Dia menegaskan, Perusahaan yang beroperasi sejak tahun 1971 ini silih berganti namun dokumen-dokumen terkait joint operation atau dokumen-dokumen lain semisal Hak Guna Usaha (HGU), Hak Guna Bangunan (HGB) ahli waris sama sekali tidak tahu atau tidak di beri akses informasi ketika di tanyakan oleh warga.
“Saat ini aktifitas di lokasi perusahaan sejak awal tahun 2023 hanya berupa pemotongan besi-besi tua untuk di muat kapal dengan tujuan awal penjualan ke Surabaya. Dan warga masyarakat adat Falabisahaya yang menuntut haknya, oleh perusahaan di pidanakan. Terakhir 8 orang masyarakat adat Sula di pidanakan oleh PT. Mangtip dengan tuduhan pengrusakan dan pencurian di atas lahan miliknya sendiri”, pungkas Reki.

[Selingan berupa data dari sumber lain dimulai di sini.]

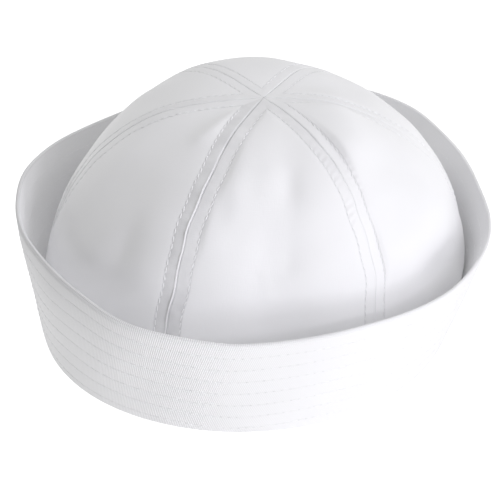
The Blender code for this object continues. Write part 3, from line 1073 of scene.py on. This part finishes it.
def seen_and_felt(tree, seen, felt):
    """A strength that is one value where the camera sees the stage and another where it lights the cap."""
    path = tree.nodes.new("ShaderNodeLightPath")
    mix = tree.nodes.new("ShaderNodeMix")
    set_inputs(mix, {"A": felt, "B": seen})
    tree.links.new(path.outputs["Is Camera Ray"], mix.inputs["Factor"])
    return mix.outputs["Result"]


def set_stage():
    white_light = (*PLAIN, 1.0)
    world = bpy.data.worlds.new("studio")
    world.use_nodes = True
    tree = world.node_tree
    background = tree.nodes["Background"]
    set_inputs(background, {"Color": white_light})
    tree.links.new(seen_and_felt(tree, BACKDROP_SEEN, SKY_LIGHT), background.inputs["Strength"])
    scene = bpy.context.scene
    scene.world = world

    bpy.ops.mesh.primitive_plane_add(size=4.0, location=(0.0, 0.0, -0.0002))
    floor = bpy.context.object
    floor.name = "floor"
    material = bpy.data.materials.new("pale_floor")
    material.use_nodes = True
    tree = material.node_tree
    shader = tree.nodes["Principled BSDF"]
    set_inputs(shader, {"Base Color": (0.5, 0.5, 0.5, 1.0), "Roughness": 1.0,
                        "Specular IOR Level": 0.0, "Emission Color": white_light})
    tree.links.new(seen_and_felt(tree, BACKDROP_SEEN, FLOOR_LIGHT), shader.inputs["Emission Strength"])
    floor.data.materials.append(material)

    for light in LIGHTS:
        place_light(light)
    scene.cycles.diffuse_bounces = 12
    scene.view_settings.view_transform = "Standard"
    scene.view_settings.look = "None"
    scene.view_settings.gamma = 1.4


# --- The scene ---

def footprint_middle():
    """The middle of the solid brim's footprint, before it was moved to the origin."""
    bearing = np.arange(0.0, 360.0, 3.75)
    flare = round_the_cap(SIDES, "flare", bearing)
    rise = rim_rise(bearing)
    rim_radius = BRIM_CLOTH / 2.0
    slant = np.hypot(flare, rise)
    reach = BRIM_STAND_OFF + (flare * (slant - rim_radius) - rise * rim_radius) / slant
    foot, outward = foot_line(bearing)
    edges = []
    for turn in pi * np.arange(5) / 4.0:
        out = reach + rim_radius * (np.sin(turn) * flare + np.cos(turn) * rise) / slant
        edges.append(foot + outward * out[:, None])
    edges = np.concatenate(edges)
    return (edges.min(axis=0) + edges.max(axis=0)) / 2.0


CENTRE = Vector(-footprint_middle())

place_camera()
set_stage()
thread = thread_material()
crown(cotton_material(), thread)
brim(twill_material(), thread)
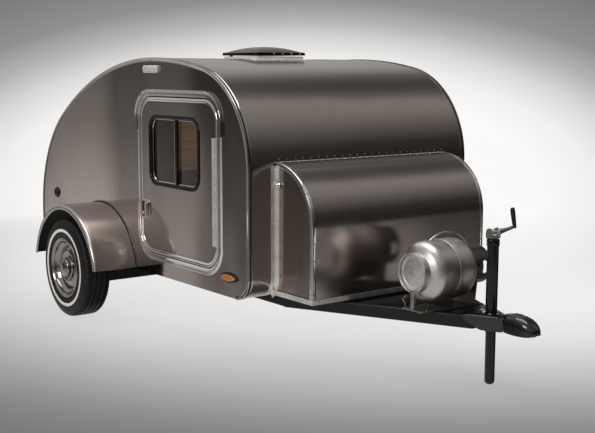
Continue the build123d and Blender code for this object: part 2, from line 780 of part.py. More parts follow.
# Gas bottle with its foot ring, collar, valve and carrying bow
dish_back = sqrt((dish_rad - knuckle_rad) ** 2 - (bottle_rad - knuckle_rad) ** 2)
dish_a = degrees(asin((bottle_rad - knuckle_rad) / (dish_rad - knuckle_rad)))
head_depth = dish_rad - dish_back
with BuildPart() as gas_bottle:
    with BuildSketch(Plane(origin=(bottle_x, bottle_y, bottle_z), x_dir=(0, 1, 0), z_dir=(1, 0, 0))):
        with BuildLine():
            CenterArc((bottle_foot + dish_back, 0), dish_rad, 180 - dish_a, dish_a)
            CenterArc((bottle_foot, bottle_rad - knuckle_rad), knuckle_rad, 90, 90 - dish_a)
            Line((bottle_foot, bottle_rad), (bottle_neck, bottle_rad))
            CenterArc((bottle_neck, bottle_rad - knuckle_rad), knuckle_rad, dish_a, 90 - dish_a)
            CenterArc((bottle_neck - dish_back, 0), dish_rad, 0, dish_a)
            Line((bottle_foot - head_depth, 0), (bottle_neck + head_depth, 0))
        make_face()
        with Locations((bottle_foot - head_depth, ring_rad - 3)):
            Rectangle(40, 6)
    revolve(axis=Axis((bottle_x, 0, bottle_z), (0, 1, 0)))

neck_y = bottle_y + bottle_neck + head_depth
collar_y = bottle_y + bottle_neck - dish_back + sqrt(dish_rad**2 - (ring_rad - 4) ** 2) + run
with BuildPart() as bottle_collar:
    with BuildSketch(side(collar_y + collar_w)):
        with Locations((bottle_x, bottle_z)):
            Circle(ring_rad)
            Circle(ring_rad - 4, mode=Mode.SUBTRACT)
    extrude(amount=collar_w)
    for s in (-1, 1):
        with Locations((bottle_x + s * (ring_rad - 2), collar_y + 84, bottle_z)):
            Box(20, 26, 60, mode=Mode.SUBTRACT)

with BuildPart() as bottle_valve:
    with Locations((bottle_x, neck_y + 30, bottle_z)):
        Cylinder(16, 60, rotation=(90, 0, 0))
    with Locations((bottle_x, neck_y + 42, bottle_z + 18)):
        Box(24, 24, 60)

with BuildPart() as bottle_bow:
    with BuildLine(Plane(origin=(bottle_x, 0, 0), x_dir=(0, 1, 0), z_dir=(1, 0, 0))) as bow:
        CenterArc((bottle_y - 15, bottle_z - 6), bow_rad, 28, 100)
    with BuildSketch(Plane(origin=bow.line @ 0, z_dir=bow.line % 0)):
        Circle(4)
    sweep()
    bottle_spans = (
        # radius, side from, side to
        (bottle_rad, bottle_y + bottle_foot, bottle_y + bottle_neck),
        (ring_rad, collar_y - 6, collar_y + collar_w),
    )
    for radius, y0, y1 in bottle_spans:
        with Locations((bottle_x, (y0 + y1) / 2, bottle_z)):
            Cylinder(radius, y1 - y0, rotation=(90, 0, 0), mode=Mode.SUBTRACT)

with BuildPart() as bottle_cradle:
    post_y = bottle_y + bottle_foot - head_depth - 2
    slab(bottle_x - 70, bottle_x + 70, post_y - 14, -tray_y + 60, tray_z, tray_z + 6)
    slab(bottle_x - 12, bottle_x + 12, post_y - 10, post_y + 10, tray_z, bottle_z - ring_rad)
    with BuildSketch(side(collar_y + 58)):
        with BuildLine():
            Polyline(
                (bottle_x - 70, tray_z),
                (bottle_x + 70, tray_z),
                (bottle_x + 90, bottle_z - 60),
                (bottle_x - 90, bottle_z - 60),
                close=True,
            )
        make_face()
        with Locations((bottle_x, bottle_z)):
            Circle(ring_rad, mode=Mode.SUBTRACT)
    extrude(amount=36)

pieces = {
    "side_wall_right": side_walls["right"],
    "side_wall_left": side_walls["left"],
    "roof_shell": roof_shell,
    "hatch": hatch,
    "hatch_handle": hatch_handle,
    "tail_sill": tail_sill,
    "edge_trims": edge_trims,
    "floor_panel": floor_panel,
    "bulkhead": bulkhead,
    "galley_cabinet": galley_cabinet,
    "mattress": mattress,
    "door_frames": door_frames,
    "door_right": doors["right"],
    "door_left": doors["left"],
    "window_frame_right": panes["right"],
    "window_frame_left": panes["left"],
    "door_glass_right": glasses["right"],
    "door_glass_left": glasses["left"],
    "door_latch_right": latches["right"],
    "door_latch_left": latches["left"],
    "box_shell": box_shell,
    "hinge_strips": hinge_strips,
    "box_lid": box_lid,
    "vent_base": vent_base,
    "vent_lid": vent_lid,
    "porch_lamps": porch_lamps,
    "marker_lamps": marker_lamps,
    "tail_lamps": tail_lamps,
    "cable_outlet": cable_outlet,
    "fenders": fenders,
    "tyre_right": tyres["right"],
    "tyre_left": tyres["left"],
    "wheel_right": wheels["right"],
    "wheel_left": wheels["left"],
    "chassis": chassis,
    "axle_beam": axle_beam,
    "coupler": coupler,
    "jack_tube": jack_tube,
    "jack_crank": jack_crank,
    "jack_leg": jack_leg,
    "gas_bottle": gas_bottle,
    "bottle_collar": bottle_collar,
    "bottle_valve": bottle_valve,
    "bottle_bow": bottle_bow,
    "bottle_cradle": bottle_cradle,
}
for name, piece in pieces.items():
    piece.part.label = name
    export_step(piece.part, f"parts/{name}.step")
    box = piece.part.bounding_box()
    print(name, len(piece.part.solids()), [round(v) for v in (*box.min, *box.max)], round(piece.part.volume / 1e6, 2))
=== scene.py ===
# %% [markdown]
# # A riveted aluminium teardrop trailer
#
# The part is a small camping trailer: a teardrop cabin of sheet aluminium, a curved storage box on
# its front wall, one axle with arched fenders, and a drawbar that carries a gas bottle and a jack.
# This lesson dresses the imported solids. Each cell makes one piece of the real trailer, in metres,
# where the frame says that it is: +X points to the coupler, +Y to the trailer's left side, +Z up.

# %% Load the frame
import json
import math
from math import acos, asin, cos, degrees, hypot, pi, radians, sin, sqrt

import bmesh
import bpy
from mathutils import Matrix, Vector

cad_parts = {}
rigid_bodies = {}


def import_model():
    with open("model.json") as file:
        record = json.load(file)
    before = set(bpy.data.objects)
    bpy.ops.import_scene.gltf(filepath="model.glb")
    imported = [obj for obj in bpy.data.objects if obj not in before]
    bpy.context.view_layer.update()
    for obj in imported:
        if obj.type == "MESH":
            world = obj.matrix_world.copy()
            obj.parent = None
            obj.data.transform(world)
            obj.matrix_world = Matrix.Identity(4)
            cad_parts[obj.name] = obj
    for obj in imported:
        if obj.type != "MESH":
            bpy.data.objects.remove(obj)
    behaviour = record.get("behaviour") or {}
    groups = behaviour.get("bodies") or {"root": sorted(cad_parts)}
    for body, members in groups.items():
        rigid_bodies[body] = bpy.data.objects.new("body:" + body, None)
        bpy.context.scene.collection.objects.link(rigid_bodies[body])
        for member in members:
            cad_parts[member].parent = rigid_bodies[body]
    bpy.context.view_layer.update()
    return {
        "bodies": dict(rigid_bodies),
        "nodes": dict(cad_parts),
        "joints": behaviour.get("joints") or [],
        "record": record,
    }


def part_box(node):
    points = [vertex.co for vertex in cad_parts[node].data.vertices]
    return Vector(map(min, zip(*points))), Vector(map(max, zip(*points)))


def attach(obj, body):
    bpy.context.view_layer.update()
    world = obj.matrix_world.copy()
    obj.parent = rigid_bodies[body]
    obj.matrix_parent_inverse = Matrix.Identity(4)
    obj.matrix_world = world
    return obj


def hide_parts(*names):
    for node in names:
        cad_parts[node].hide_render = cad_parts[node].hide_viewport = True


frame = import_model()

# %% [markdown]
# The body's outline is six arcs and two straight lines. Their radii and angles are the shape's own
# numbers. Everything else, such as the body's length and width, is read from the frame, so the
# dress keeps to the solids if they change.

# %% Read the main sizes from the frame
wall_low, wall_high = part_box("side_wall_right")
front_x = wall_high.x
rear_x = wall_low.x
body_half = -wall_low.y
inner_half = -wall_high.y
body_bottom = wall_low.z
body_top = wall_high.z
WALL = body_half - inner_half

NOSE_RAD, NOSE_DEG = 0.539, 79.0
CROWN_RAD = 2.807
BACK_RAD, BACK_DEG = 2.183, 33.3
TAIL_RAD = 0.798
TOE_RAD = 0.118
HEEL_RAD = 0.04
HATCH_DEG = 107.0
SIDES = (("right", -1), ("left", 1))


def cosd(angle):
    return cos(radians(angle))


def sind(angle):
    return sin(radians(angle))


def on_arc(centre, radius, angle):
    return (centre[0] + radius * cosd(angle), centre[1] + radius * sind(angle))


def spread(count, first, last):
    """count values from first to last."""
    return [first + (last - first) * k / (count - 1) for k in range(count)]


def arc(across, up, radius, angles):
    """Points on a circle at some angles."""
    return [on_arc((across, up), radius, a) for a in angles]


def mm(points):
    """Rows of millimetres as metres."""
    return [tuple(round(v * 0.001, 9) for v in p) for p in points]


nose_sin = sind(NOSE_DEG)
nose_c = (front_x - NOSE_RAD, body_top - CROWN_RAD * (1 - nose_sin) - NOSE_RAD * nose_sin)
crown_c = (nose_c[0] - (CROWN_RAD - NOSE_RAD) * cosd(NOSE_DEG), body_top - CROWN_RAD)
back_c = (crown_c[0], body_top - BACK_RAD)
TAIL_DEG = 90 + BACK_DEG
tail_c = on_arc(back_c, BACK_RAD - TAIL_RAD, TAIL_DEG)
toe_c = (front_x - TOE_RAD, body_bottom + TOE_RAD)
heel_c = (rear_x + HEEL_RAD, body_bottom + HEEL_RAD)
ARCS = [
    # name, centre, radius, first angle, last angle
    ("toe", toe_c, TOE_RAD, -90, 0),
    ("nose", nose_c, NOSE_RAD, 0, NOSE_DEG),
    ("crown", crown_c, CROWN_RAD, NOSE_DEG, 90),
    ("back", back_c, BACK_RAD, 90, TAIL_DEG),
    ("tail", tail_c, TAIL_RAD, TAIL_DEG, 180),
    ("heel", heel_c, HEEL_RAD, 180, 270),
]


def length_of(points):
    return sum(hypot(b[0] - a[0], b[1] - a[1]) for a, b in zip(points, points[1:]))


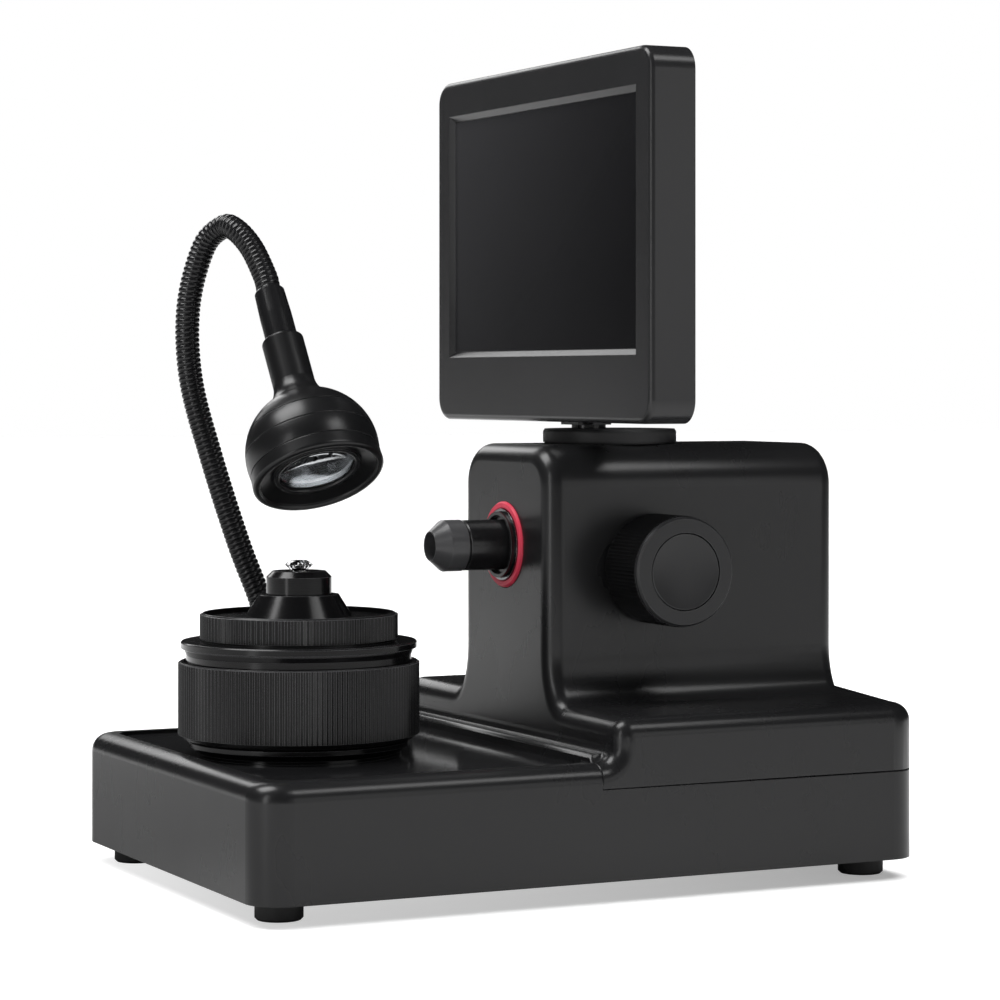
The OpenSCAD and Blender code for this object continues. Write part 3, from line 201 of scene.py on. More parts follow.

Seperti di ketahui, adapun dalam aksi kali ini Barisan Adat Raja Sultan Nusantara (BARANUSA) Kepulauan Sula, Maluku Utara selaku pembela hak-hak masyarakat adat menuntut PT. Barito Pacific hal sebagai berikut.
Pertama, segera kembalikan & ganti rugi lahan milik masyarakat adat Falabisahaya, Kepulauan Sula yang selama puluhan tahun di rampas tanpa hak. Kedua, Segera bebaskan 8 masyarakat adat Sula yang patut di duga kuat telah di krimininalisasi.